## START
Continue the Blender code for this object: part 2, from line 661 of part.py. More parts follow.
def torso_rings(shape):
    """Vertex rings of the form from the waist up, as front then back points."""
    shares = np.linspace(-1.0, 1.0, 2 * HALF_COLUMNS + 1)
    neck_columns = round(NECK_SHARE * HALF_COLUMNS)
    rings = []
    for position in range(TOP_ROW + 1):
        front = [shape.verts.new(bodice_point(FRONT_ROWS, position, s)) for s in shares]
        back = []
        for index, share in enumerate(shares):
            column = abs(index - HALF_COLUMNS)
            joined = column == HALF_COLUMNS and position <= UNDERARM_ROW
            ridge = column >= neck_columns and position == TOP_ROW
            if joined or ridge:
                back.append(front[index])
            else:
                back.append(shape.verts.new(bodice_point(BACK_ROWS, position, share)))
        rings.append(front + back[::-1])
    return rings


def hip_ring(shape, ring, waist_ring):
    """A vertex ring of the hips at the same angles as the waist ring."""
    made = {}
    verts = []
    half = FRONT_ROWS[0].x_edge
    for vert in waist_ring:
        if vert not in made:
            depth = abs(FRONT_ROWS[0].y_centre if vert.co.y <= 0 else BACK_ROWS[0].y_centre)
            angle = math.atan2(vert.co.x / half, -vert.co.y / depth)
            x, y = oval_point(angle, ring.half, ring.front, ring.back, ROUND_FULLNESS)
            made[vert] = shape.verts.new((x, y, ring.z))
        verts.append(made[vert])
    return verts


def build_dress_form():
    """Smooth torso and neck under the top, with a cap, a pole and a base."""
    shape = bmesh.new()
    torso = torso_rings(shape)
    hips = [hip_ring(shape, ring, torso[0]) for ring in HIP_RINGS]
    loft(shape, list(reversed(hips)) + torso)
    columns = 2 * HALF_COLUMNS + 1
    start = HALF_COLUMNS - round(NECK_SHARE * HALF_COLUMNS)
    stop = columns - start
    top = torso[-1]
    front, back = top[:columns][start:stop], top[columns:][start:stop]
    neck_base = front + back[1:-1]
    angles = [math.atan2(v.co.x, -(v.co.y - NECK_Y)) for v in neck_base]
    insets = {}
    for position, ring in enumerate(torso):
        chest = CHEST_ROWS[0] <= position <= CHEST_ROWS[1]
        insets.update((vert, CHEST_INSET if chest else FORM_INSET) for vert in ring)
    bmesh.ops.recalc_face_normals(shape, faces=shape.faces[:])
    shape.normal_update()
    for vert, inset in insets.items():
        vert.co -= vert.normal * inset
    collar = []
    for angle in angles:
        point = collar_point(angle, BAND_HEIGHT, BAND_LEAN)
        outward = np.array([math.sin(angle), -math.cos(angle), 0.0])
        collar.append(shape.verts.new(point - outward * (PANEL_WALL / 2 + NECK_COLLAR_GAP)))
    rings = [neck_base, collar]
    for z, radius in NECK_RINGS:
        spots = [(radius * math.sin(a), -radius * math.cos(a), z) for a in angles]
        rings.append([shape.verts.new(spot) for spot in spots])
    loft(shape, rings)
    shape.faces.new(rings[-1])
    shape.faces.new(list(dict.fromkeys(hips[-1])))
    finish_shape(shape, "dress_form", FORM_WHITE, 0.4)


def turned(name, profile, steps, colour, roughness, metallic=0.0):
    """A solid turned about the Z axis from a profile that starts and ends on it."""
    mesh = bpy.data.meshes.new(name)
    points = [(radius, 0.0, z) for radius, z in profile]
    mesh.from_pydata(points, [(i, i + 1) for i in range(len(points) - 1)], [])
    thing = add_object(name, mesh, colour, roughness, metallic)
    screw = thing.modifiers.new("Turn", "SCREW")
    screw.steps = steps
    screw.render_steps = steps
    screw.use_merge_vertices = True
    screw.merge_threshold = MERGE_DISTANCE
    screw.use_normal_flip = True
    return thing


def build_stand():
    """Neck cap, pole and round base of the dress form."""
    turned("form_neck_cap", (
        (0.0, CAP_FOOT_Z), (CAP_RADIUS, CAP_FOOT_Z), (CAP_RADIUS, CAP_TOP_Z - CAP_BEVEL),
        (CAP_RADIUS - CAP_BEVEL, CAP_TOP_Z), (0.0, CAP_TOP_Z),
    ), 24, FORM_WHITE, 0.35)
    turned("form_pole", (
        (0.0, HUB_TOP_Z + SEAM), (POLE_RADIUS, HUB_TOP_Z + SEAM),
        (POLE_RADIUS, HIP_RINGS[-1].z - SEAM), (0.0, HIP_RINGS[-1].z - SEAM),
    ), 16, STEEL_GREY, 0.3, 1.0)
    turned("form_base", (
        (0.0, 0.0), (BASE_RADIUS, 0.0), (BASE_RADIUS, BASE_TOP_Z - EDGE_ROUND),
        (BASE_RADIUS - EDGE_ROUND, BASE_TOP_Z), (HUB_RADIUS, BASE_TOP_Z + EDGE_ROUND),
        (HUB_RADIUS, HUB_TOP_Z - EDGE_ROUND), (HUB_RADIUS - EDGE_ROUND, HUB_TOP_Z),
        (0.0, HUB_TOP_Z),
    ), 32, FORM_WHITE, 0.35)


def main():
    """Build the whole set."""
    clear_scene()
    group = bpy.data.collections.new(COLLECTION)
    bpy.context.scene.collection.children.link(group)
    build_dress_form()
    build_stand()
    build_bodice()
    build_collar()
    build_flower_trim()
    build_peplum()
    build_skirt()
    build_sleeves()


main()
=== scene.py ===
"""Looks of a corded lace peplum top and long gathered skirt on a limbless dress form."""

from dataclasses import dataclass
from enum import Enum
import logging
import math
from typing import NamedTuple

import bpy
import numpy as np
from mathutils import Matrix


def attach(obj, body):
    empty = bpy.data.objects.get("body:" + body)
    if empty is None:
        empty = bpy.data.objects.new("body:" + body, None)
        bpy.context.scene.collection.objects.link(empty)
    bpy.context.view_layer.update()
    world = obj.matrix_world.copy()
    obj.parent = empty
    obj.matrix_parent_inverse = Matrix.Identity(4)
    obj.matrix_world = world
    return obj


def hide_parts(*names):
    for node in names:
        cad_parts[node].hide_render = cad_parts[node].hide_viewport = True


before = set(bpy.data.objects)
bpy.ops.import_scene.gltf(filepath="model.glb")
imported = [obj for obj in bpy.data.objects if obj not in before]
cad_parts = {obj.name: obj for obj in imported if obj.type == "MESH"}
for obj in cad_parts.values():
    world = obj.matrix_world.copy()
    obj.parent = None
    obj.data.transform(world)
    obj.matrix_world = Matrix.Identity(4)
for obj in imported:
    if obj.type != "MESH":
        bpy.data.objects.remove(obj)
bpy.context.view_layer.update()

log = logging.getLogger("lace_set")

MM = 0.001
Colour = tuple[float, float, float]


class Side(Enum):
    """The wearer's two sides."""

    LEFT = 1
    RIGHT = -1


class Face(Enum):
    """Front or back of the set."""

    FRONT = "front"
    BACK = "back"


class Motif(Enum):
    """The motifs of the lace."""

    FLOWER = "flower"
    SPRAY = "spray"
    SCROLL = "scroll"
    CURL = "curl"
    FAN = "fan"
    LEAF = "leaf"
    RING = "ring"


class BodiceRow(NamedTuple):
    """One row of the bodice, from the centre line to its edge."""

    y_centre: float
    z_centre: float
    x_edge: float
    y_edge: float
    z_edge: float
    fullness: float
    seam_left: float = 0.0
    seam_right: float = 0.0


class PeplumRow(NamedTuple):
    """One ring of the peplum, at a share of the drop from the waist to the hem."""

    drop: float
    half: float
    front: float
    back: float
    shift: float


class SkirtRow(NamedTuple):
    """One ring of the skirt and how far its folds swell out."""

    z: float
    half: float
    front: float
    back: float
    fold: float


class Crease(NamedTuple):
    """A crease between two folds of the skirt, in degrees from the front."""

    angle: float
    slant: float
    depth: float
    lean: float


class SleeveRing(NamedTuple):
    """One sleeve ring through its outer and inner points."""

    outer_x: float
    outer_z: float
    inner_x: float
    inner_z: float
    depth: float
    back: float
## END
## START
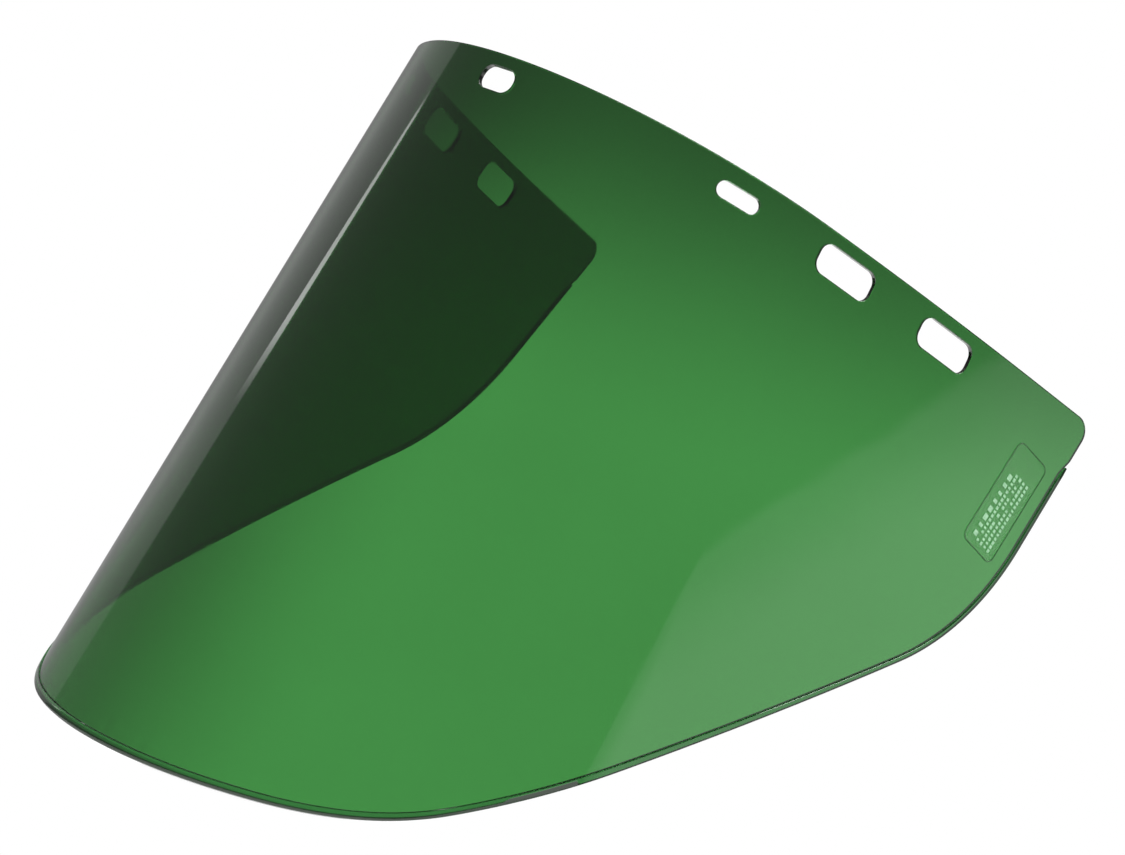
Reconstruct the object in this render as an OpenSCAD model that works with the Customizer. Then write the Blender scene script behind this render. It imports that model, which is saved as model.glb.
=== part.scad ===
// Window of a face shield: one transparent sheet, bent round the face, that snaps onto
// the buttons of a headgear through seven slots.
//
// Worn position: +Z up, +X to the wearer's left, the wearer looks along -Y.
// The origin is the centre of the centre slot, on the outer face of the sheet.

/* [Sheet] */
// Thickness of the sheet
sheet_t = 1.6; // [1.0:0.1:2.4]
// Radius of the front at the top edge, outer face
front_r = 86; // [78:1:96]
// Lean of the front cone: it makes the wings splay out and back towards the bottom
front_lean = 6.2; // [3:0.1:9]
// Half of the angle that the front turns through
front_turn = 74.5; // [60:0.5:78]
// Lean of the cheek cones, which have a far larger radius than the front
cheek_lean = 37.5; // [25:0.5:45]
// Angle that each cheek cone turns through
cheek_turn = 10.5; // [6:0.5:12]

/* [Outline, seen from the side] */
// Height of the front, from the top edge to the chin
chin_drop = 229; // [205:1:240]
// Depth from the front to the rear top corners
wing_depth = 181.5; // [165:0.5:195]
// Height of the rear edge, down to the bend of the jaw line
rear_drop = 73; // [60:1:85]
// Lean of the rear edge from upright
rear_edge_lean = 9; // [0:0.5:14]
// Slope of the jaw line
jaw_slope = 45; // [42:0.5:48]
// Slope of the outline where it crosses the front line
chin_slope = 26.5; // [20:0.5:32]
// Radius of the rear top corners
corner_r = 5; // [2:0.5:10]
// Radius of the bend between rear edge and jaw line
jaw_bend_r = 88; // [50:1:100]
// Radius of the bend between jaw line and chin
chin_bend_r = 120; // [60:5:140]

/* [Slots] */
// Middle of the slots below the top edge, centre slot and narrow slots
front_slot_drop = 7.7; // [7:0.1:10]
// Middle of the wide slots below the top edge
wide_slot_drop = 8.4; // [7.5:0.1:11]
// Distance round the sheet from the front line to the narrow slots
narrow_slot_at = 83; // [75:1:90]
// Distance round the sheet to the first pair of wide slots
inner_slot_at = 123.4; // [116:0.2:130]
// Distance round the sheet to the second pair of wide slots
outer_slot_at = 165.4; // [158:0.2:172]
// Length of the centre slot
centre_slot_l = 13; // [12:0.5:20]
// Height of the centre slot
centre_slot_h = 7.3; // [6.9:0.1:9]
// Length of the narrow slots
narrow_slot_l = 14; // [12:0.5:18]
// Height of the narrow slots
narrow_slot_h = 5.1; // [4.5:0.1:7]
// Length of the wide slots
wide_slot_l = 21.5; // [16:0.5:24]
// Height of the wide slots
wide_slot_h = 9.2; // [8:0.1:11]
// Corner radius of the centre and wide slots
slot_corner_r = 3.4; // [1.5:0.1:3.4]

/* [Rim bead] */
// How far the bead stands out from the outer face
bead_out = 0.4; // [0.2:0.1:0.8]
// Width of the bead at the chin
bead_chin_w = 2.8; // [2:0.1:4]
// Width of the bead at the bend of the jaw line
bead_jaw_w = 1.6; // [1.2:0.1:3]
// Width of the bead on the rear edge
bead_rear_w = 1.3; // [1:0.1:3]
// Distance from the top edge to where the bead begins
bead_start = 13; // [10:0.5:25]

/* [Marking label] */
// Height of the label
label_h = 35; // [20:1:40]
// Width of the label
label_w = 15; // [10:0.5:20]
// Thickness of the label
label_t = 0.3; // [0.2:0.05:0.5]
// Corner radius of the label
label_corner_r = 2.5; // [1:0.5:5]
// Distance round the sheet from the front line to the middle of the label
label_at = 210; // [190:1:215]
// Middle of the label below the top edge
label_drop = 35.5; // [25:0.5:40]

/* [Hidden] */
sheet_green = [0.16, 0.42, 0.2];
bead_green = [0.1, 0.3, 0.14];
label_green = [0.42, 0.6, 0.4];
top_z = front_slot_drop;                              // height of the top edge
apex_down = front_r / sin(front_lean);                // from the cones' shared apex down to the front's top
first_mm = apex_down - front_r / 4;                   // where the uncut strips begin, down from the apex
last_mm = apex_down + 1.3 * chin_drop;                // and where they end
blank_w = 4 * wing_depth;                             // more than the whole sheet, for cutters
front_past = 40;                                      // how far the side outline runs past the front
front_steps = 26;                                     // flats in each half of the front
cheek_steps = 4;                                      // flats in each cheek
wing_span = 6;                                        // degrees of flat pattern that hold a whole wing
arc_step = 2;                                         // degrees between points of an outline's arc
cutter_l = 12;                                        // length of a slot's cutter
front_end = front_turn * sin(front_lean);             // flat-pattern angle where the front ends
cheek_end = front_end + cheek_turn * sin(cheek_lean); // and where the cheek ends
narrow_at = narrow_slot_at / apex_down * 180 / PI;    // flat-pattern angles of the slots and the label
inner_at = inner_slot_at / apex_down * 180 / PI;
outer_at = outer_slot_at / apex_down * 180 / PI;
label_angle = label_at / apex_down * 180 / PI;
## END
## START
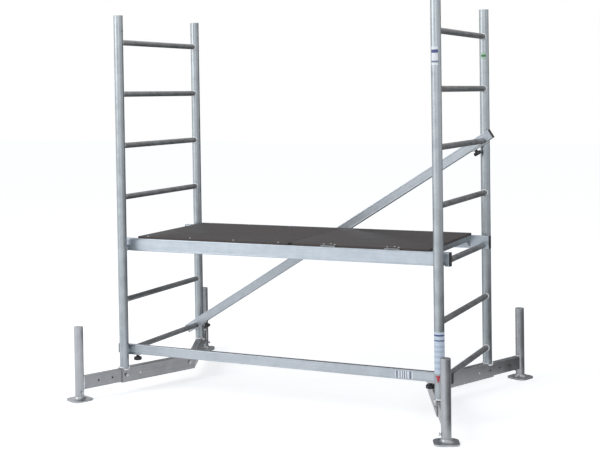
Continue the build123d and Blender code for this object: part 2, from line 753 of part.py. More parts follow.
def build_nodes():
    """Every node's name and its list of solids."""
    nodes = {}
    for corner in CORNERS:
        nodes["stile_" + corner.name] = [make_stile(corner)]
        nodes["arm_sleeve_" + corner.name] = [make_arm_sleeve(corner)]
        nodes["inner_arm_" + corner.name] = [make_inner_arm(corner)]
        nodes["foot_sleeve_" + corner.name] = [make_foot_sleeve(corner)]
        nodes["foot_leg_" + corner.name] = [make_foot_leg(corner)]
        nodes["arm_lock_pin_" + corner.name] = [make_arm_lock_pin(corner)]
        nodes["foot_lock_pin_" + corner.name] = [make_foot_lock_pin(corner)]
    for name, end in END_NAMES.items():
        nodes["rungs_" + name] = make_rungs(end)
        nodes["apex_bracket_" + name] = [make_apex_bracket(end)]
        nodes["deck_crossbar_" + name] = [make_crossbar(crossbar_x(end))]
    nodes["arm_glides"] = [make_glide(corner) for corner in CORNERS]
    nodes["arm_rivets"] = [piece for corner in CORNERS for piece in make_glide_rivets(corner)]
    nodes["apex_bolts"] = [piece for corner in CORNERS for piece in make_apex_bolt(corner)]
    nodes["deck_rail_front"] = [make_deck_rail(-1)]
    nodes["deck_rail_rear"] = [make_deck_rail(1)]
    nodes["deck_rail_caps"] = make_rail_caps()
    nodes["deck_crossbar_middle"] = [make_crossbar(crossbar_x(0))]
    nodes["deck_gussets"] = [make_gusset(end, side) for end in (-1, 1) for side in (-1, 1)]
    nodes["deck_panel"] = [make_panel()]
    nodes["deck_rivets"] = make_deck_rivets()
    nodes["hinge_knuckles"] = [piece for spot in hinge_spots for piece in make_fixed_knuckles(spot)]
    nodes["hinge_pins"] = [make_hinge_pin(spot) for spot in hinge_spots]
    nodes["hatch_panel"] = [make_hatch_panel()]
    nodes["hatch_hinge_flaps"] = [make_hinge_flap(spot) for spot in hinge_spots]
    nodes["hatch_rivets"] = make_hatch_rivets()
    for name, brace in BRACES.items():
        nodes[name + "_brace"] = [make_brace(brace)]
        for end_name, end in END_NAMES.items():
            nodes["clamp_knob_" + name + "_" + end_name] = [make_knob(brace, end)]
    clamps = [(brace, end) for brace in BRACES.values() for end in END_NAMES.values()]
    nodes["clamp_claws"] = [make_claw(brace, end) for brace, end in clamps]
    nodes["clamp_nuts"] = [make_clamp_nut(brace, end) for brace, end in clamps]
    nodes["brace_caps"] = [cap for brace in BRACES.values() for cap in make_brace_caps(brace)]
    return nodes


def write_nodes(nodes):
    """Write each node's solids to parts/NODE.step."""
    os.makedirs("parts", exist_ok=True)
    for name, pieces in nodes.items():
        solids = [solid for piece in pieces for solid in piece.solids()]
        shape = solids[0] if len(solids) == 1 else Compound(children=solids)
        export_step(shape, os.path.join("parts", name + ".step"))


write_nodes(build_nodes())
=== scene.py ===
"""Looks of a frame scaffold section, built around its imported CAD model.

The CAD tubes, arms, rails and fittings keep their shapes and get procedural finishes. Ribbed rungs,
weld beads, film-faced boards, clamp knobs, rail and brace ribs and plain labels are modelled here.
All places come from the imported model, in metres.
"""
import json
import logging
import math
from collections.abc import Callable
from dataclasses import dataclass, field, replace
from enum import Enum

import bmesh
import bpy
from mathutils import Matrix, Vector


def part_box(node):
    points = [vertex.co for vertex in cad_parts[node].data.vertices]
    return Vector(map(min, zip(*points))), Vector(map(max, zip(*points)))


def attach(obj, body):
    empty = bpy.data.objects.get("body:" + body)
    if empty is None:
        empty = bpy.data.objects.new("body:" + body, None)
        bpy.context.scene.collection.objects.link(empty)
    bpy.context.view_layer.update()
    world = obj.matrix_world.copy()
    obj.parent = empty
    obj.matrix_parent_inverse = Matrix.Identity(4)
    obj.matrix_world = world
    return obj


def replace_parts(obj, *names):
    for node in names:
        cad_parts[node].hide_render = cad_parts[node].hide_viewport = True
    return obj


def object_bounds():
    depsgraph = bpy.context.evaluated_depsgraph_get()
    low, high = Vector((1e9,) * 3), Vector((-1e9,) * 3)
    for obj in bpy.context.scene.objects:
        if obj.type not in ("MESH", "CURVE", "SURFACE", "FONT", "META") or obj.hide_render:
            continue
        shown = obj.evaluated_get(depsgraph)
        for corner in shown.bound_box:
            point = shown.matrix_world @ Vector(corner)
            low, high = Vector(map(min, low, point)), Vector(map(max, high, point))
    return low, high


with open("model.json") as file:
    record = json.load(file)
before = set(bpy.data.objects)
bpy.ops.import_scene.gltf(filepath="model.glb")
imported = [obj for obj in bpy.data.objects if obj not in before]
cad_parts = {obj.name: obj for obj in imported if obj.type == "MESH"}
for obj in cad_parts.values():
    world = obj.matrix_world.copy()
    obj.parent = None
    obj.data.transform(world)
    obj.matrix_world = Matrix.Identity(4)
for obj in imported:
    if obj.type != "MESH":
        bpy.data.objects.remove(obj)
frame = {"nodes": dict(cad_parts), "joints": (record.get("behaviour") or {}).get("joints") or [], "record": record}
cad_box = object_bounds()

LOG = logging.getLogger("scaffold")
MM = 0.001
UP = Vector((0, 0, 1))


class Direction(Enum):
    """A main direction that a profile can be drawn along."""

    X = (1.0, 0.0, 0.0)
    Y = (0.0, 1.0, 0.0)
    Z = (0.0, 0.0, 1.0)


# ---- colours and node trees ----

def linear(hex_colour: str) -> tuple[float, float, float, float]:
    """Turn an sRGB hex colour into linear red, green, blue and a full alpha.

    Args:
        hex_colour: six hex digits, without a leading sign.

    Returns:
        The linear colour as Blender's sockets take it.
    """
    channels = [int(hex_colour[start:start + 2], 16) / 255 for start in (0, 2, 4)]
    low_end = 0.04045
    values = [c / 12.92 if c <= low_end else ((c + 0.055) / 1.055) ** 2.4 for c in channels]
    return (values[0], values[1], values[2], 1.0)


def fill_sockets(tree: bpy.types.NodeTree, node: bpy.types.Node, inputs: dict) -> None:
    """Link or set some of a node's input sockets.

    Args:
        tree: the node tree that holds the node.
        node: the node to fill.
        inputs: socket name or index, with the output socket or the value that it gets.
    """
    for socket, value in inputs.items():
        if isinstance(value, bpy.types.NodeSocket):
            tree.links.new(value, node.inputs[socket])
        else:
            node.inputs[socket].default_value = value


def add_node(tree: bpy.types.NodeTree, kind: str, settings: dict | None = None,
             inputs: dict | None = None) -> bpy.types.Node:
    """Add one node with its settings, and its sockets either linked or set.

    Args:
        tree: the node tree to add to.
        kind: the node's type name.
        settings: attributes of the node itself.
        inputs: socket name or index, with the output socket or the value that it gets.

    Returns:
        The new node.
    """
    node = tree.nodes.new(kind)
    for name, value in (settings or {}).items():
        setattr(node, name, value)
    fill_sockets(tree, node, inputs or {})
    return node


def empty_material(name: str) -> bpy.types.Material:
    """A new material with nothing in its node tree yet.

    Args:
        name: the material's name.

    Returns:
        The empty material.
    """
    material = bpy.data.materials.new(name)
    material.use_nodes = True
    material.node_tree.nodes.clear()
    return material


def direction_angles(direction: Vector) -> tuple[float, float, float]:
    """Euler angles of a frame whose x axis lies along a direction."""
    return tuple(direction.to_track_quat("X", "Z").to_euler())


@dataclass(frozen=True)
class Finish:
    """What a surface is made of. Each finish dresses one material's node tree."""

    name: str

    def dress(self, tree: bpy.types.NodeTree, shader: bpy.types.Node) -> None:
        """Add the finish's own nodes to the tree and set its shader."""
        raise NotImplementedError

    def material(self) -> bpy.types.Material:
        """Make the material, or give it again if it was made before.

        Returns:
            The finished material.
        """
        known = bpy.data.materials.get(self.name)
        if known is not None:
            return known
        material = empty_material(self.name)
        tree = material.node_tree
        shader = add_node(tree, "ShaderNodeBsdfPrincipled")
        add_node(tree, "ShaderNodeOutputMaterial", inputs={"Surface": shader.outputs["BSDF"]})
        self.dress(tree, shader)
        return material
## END
THE TASK:
Above are the records. Print exactly, and only, the lines from the line with "Reconstruct the object" to the line with "of the sheet.", both inclusive.

ANSWER IN FULL:
Reconstruct the object in this render as an OpenSCAD model that works with the Customizer. Then write the Blender scene script behind this render. It imports that model, which is saved as model.glb.
=== part.scad ===
// Window of a face shield: one transparent sheet, bent round the face, that snaps onto
// the buttons of a headgear through seven slots.
//
// Worn position: +Z up, +X to the wearer's left, the wearer looks along -Y.
// The origin is the centre of the centre slot, on the outer face of the sheet.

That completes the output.